De Bretton-Gordon cited the case of Iraq, where a portion of Saddam Hussein’s chemical weapons stocks were destroyed in the mid-1990s. A slow process in the best circumstances, tracking down and destroying chemical weapons stockpiles took years in Iraq.
The scale of the challenge is far larger in Syria, which is in the throes of a full-blown civil war.
"There are calculations that to secure [Syria's chemical weapons], up to 75,000 ground troops are needed," said Dieter Rothbacher, a former U.N. weapons inspector in Iraq, in an interview with Reuters. "It took us three years to destroy that stuff under U.N. supervision in Iraq."
No outside powers have thus far indicated any willingness to deploy troops in Syria.
"Chemical arms control requires a permissive environment," said Dan Kaszeta, who has served as a chemical weapons specialist with the U.S. Army and Department of Defense and now runs the consultancy Strongpoint Security in London. "This is not a permissive environment."
Russia -- which on Monday proposed that the Syrian government put its stocks of chemical weapons under international supervision in order to avert U.S. military strikes over the alleged use of such weapons -- has not spelled out a plan to implement that call, or to destroy the weapons.
In Damascus, Cabinet Minister Ali Haidar said the Russian proposal was still a "broad headline" that needs to be developed. He acknowledged that "there was talk about putting these weapons under international supervision."

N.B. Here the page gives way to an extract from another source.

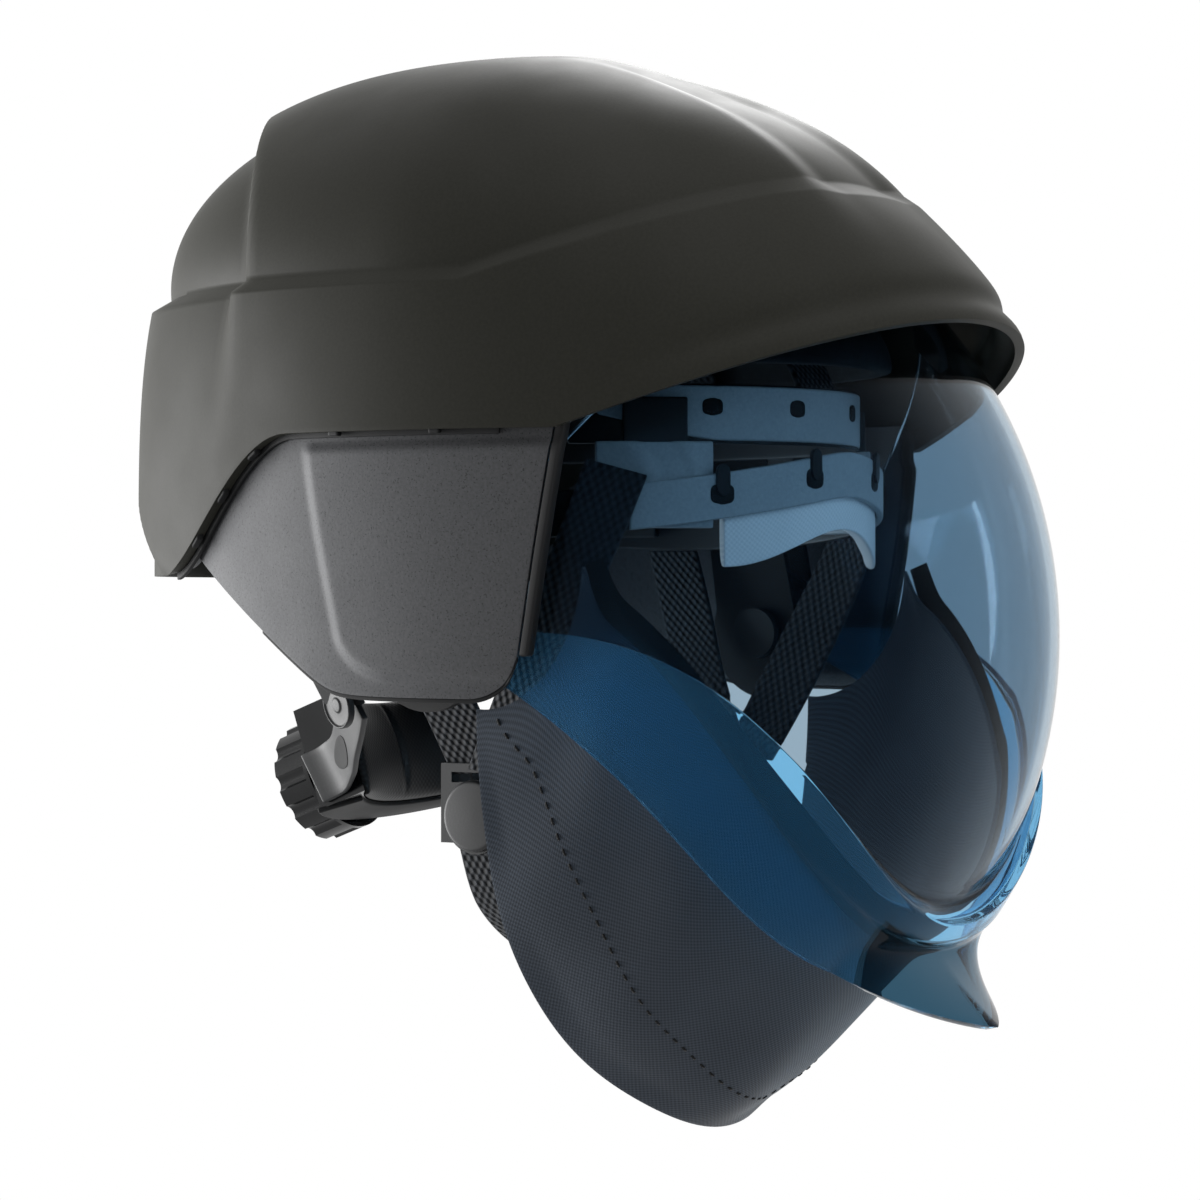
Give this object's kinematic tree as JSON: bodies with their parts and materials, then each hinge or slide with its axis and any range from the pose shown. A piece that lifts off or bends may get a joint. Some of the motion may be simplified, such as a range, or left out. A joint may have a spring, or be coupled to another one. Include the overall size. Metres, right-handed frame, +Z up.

But if the goal is to neutralize the threat of neurotoxic agents such as sarin gas, a U.N. team will need to do more than just supervise. Syrian President Bashar al-Assad's massive arsenal, which experts believe comprises dozens of remote underground bunkers storing hundreds of tons of nerve agents, would also need to be accounted for, and destroyed.
"It's big. He has one of the biggest chemical weapons programs in the region and even in the world," said Rothbacher, who trained members of the team that just returned from a mission to Syria. The U.N. team of inspectors was deployed to determine whether chemical weapons had in fact been used in a suspected Aug. 21 attack that killed an estimated 1,429 people in the Damascus suburbs.
The Syrian government vehemently denies responsibility for the attack.
Experts say that there are two options for disposing of neurotoxic agents such as sarin: relocate them to a neighboring country for gradual degradation, or destroy them on site. Either process would be lengthy and complicated.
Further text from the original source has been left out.